YOUR OBJECTIVE: Copy out all of the material exactly as presented.

(Stored items from a collection)
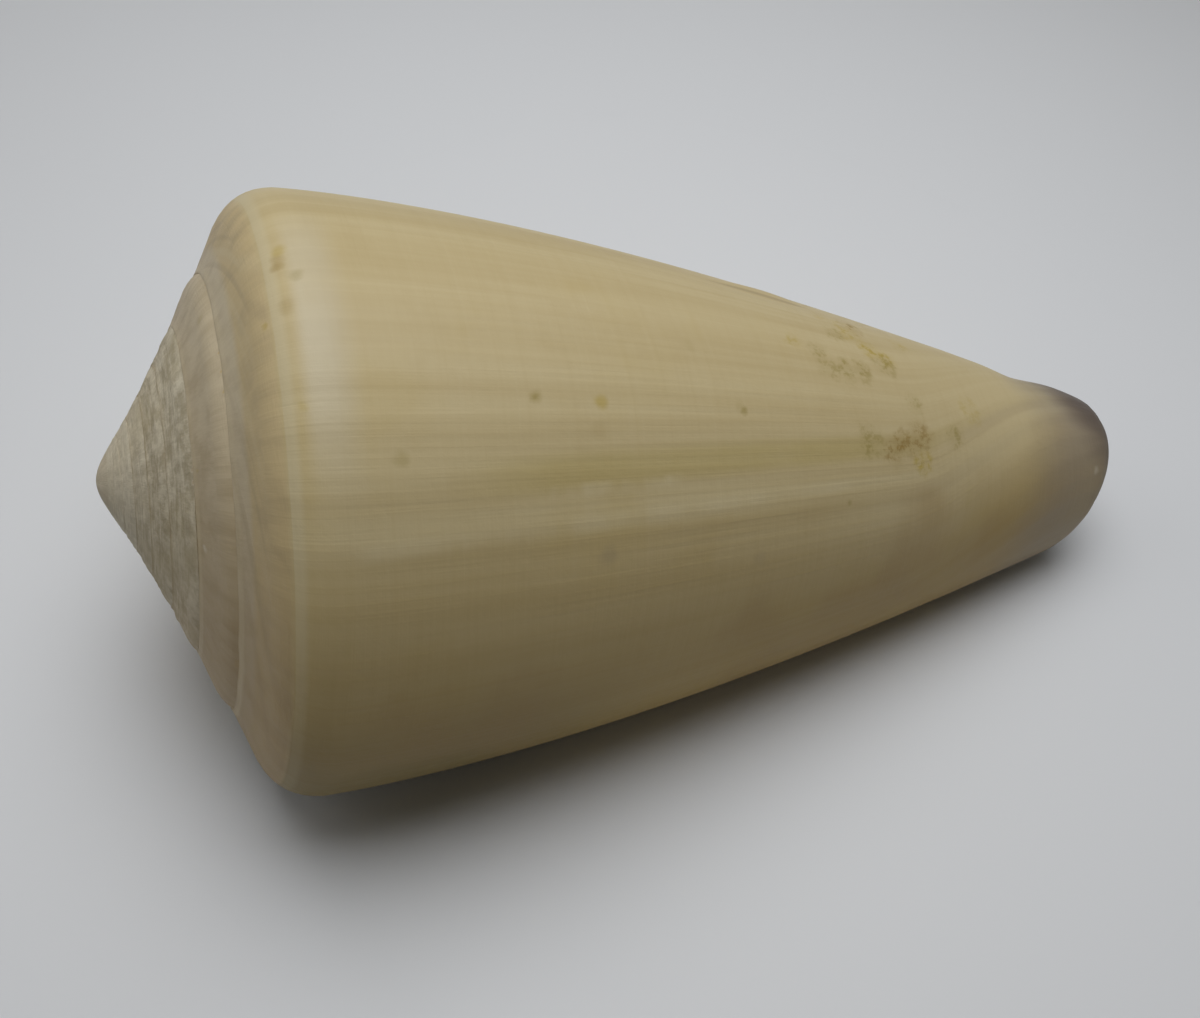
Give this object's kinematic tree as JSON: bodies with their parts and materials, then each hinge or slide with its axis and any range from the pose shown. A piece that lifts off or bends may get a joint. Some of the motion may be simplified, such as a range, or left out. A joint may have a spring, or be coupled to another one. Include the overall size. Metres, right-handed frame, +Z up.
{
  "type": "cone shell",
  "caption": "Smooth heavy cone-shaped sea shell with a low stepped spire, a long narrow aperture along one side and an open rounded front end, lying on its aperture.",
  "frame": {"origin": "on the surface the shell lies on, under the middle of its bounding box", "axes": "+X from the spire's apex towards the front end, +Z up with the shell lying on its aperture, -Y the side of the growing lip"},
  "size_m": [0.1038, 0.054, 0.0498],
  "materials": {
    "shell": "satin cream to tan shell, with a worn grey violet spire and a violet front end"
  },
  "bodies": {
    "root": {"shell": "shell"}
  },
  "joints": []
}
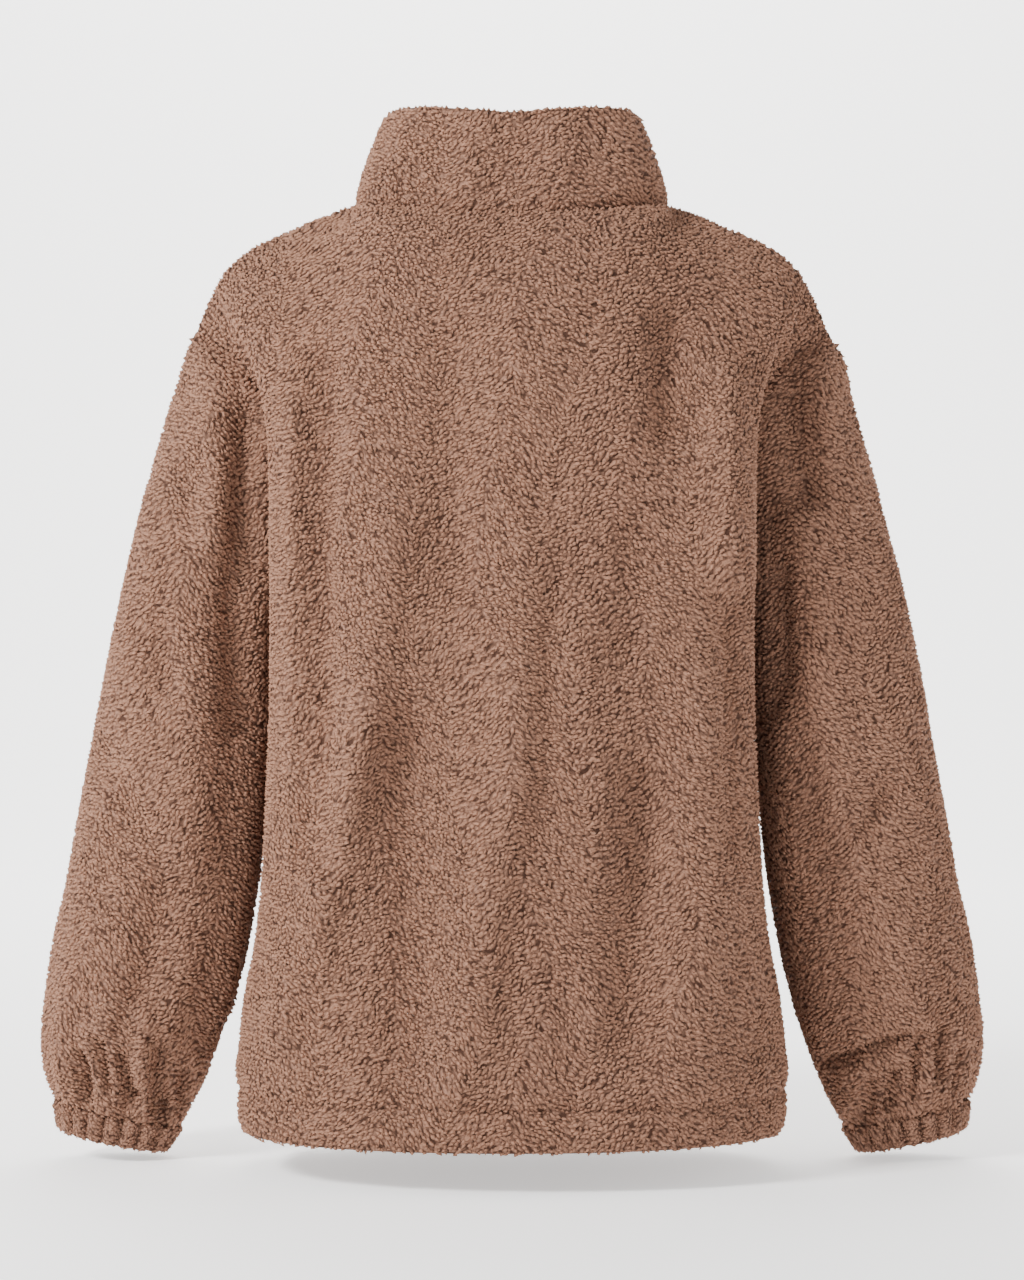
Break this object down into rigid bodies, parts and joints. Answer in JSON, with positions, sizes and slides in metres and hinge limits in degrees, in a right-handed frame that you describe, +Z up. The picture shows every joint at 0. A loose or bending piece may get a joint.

TASK ANSWER:
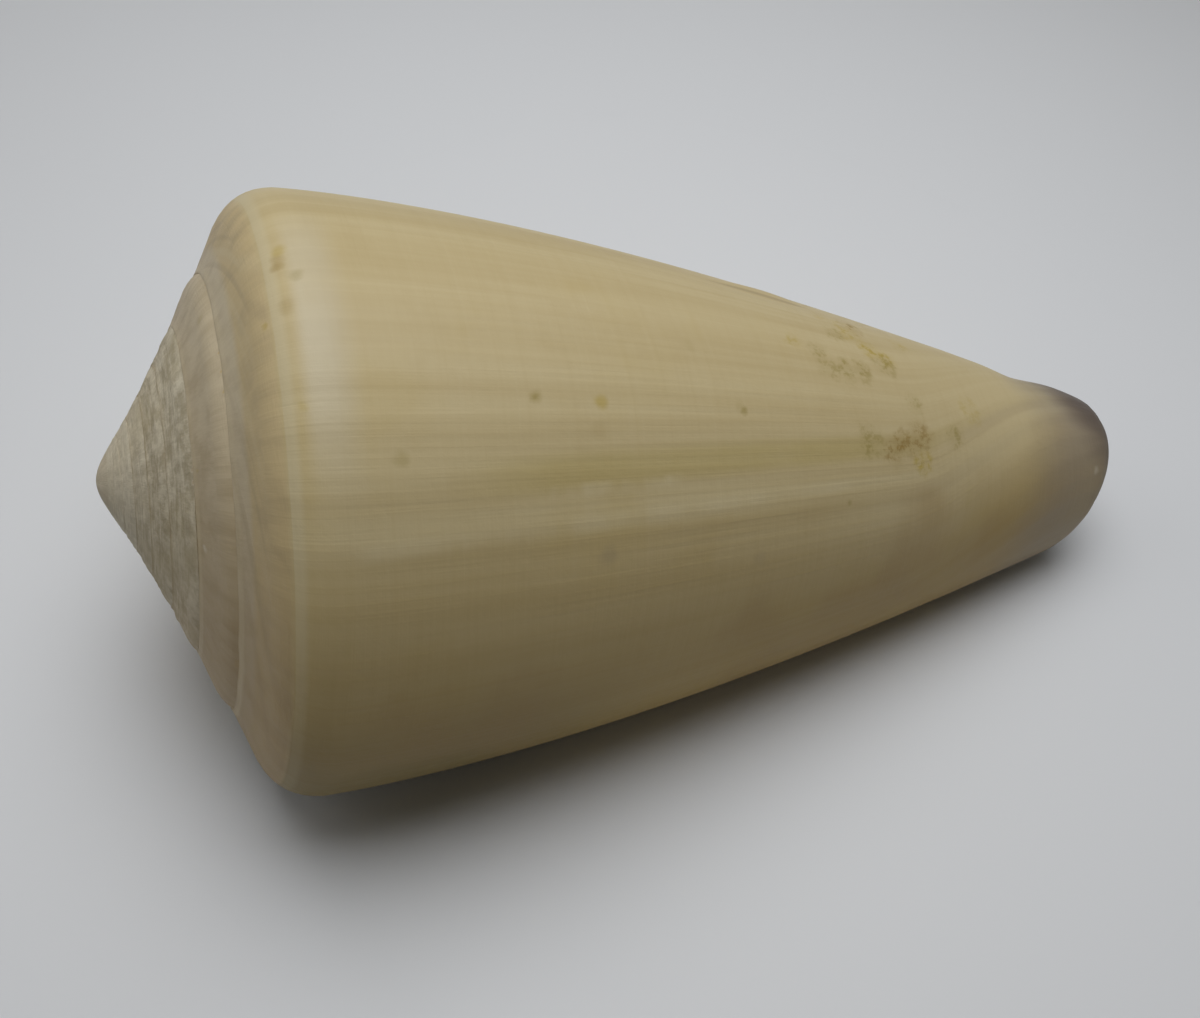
Give this object's kinematic tree as JSON: bodies with their parts and materials, then each hinge or slide with its axis and any range from the pose shown. A piece that lifts off or bends may get a joint. Some of the motion may be simplified, such as a range, or left out. A joint may have a spring, or be coupled to another one. Include the overall size. Metres, right-handed frame, +Z up.
{
  "type": "cone shell",
  "caption": "Smooth heavy cone-shaped sea shell with a low stepped spire, a long narrow aperture along one side and an open rounded front end, lying on its aperture.",
  "frame": {"origin": "on the surface the shell lies on, under the middle of its bounding box", "axes": "+X from the spire's apex towards the front end, +Z up with the shell lying on its aperture, -Y the side of the growing lip"},
  "size_m": [0.1038, 0.054, 0.0498],
  "materials": {
    "shell": "satin cream to tan shell, with a worn grey violet spire and a violet front end"
  },
  "bodies": {
    "root": {"shell": "shell"}
  },
  "joints": []
}
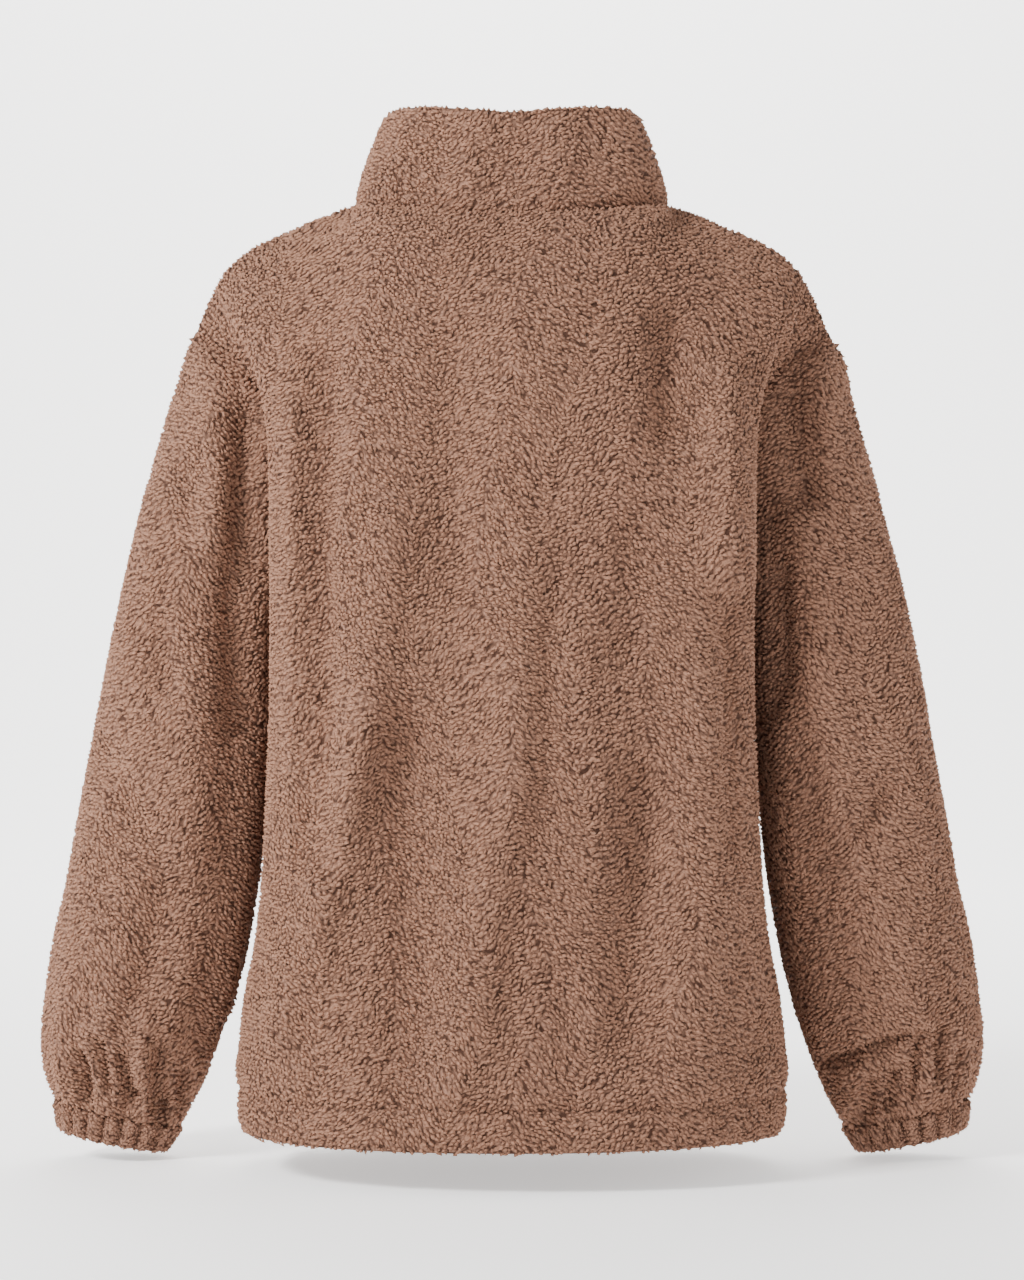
Break this object down into rigid bodies, parts and joints. Answer in JSON, with positions, sizes and slides in metres and hinge limits in degrees, in a right-handed frame that you describe, +Z up. The picture shows every joint at 0. A loose or bending piece may get a joint.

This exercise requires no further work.